Por otra parte, también resulta clave la apertura de
nuestra afectividad, dejarnos afectar por lo que nos dicen. Abarca, por
tanto, todos los sentidos, que se abren a sentir y, por tanto, a
escuchar, a atender el deseo de buscar la verdad, lo auténtico y honesto
que expresamos en nuestros gestos, palabras o silencios. Resulta
proporcional el deseo de escucha con la calidad de ésta. Con ello,
nuestra escucha deviene más atenta y selectiva a la hora de acoger,
entender y comprender a los demás, mientras que oír implica un acto
pasivo en el que nos llegan sonidos externos porque tenemos la capacidad
de sentirlos. Escuchamos porque queremos. En esta práctica, aprendemos a
desatender el “ruido” que no dice nada, producido por monólogos
dogmáticos, algunos disfrazados de pasión o, incluso, de falsas
cualidades, que se alimentan de una vanidad ególatra. También nos
hacemos indiferentes a los que hablan utilizando palabras de terceros,
que remiten la voz de otros y no la propia. La mayoría de la gente no
sabe escuchar porque casi toda su atención está ocupada por su
pensamiento y no por lo verdaderamente importante: el Ser de la otra
persona debajo de las palabras y de la mente. Como dice Pierre Hadot:
En el diálogo “socrático” la verdadera cuestión que se trata no es “de qué se habla, sino aquel que habla”.
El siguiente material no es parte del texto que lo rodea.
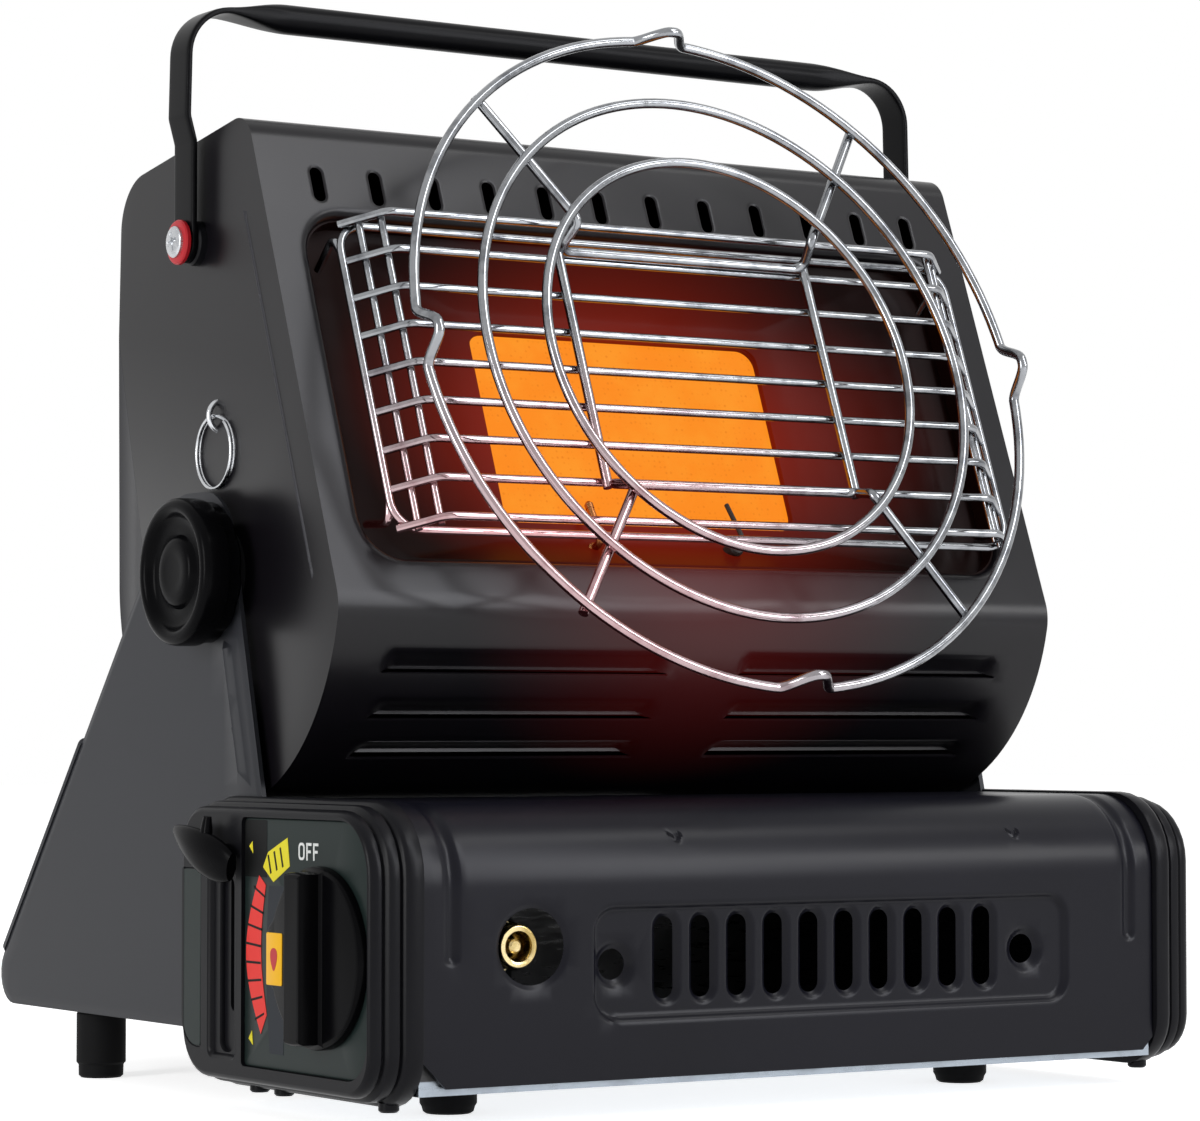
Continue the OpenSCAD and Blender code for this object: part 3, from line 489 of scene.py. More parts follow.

Para acabar, quiero recalcar que escuchar es un arte
en el que acogemos a otros en nuestro interior y, por lo tanto, es una
expresión sublime de amor. Es un modo de expresar al otro que lo que
dice tiene valor, que lo que comunica no cae en el vacío, que tiene
interés. Al reconocer esto, el otro se siente aceptado y valorado como
persona. Amar es permitir que el otro se manifieste, el deseo de
comprender el otro, de acogerlo en su propio sentir, una práctica del
respeto, cediéndole el espacio y el tiempo para que se muestre. Y, a
medida que nos damos cuenta de que lo que escuchamos no es únicamente la
historia de una persona individual, sino la historia de todos nosotros,
de la humanidad, se expande una onda expansiva amorosa y una toma de
conciencia muy reveladora: el reconocimiento de que la historia de
cualquier otra persona también es nuestra historia, aunque nos resulte
dura, contraria a nuestros principios e incluso abominable o
inaceptable. Esta acción de compartir nuestra verdad implica valentía,
por una parte, porque plantea no sólo un cuestionamiento de nuestra
propia verdad, sino también que estemos libres de prejuicios en la
escucha, para poder interpretar juntos la misma sinfonía que penetra
profundamente en la vida, al son de un mismo latido que proviene
simultáneamente de todos nosotros. Dejo, estas palabras de Krishnamurti extraídas de su libro Sobre el amor y la soledad, que ilustran a la perfección la relación entre escucha y amor:
Usted ve la belleza de un crepúsculo, los hermosos cerros, las sombras a la luz de la luna. ¿Cómo comparte eso con un amigo? ¿Diciéndole: «mira ese cerro maravilloso»? Puedo decirlo, pero ¿es eso compartir? Cuando de veras comparte algo con otro, significa que ambos deben tener la misma intensidad, al mismo tiempo y en el mismo nivel. De lo contrario no pueden compartir, ¿verdad? Ambos deben tener un interés común, deben encontrarse en el mismo nivel, sentir la misma pasión; si no es así, ¿cómo pueden compartir algo? Pueden compartir un pedazo de pan, pero no es de eso de lo que estamos hablando. Para ver algo juntos, lo cual implica compartir, ambos deben verlo, no concordar o disentir al respecto, sino ver juntos lo que realmente es; no interpretarlo conforme a mi condicionamiento o a su condicionamiento, sino ver ambos, simultáneamente, lo que eso es. Y para ver algo juntos, debemos estar libres para observar, para escuchar. Esto significa no tener prejuicios. Sólo entonces, con esa cualidad del amor, existe el compartir.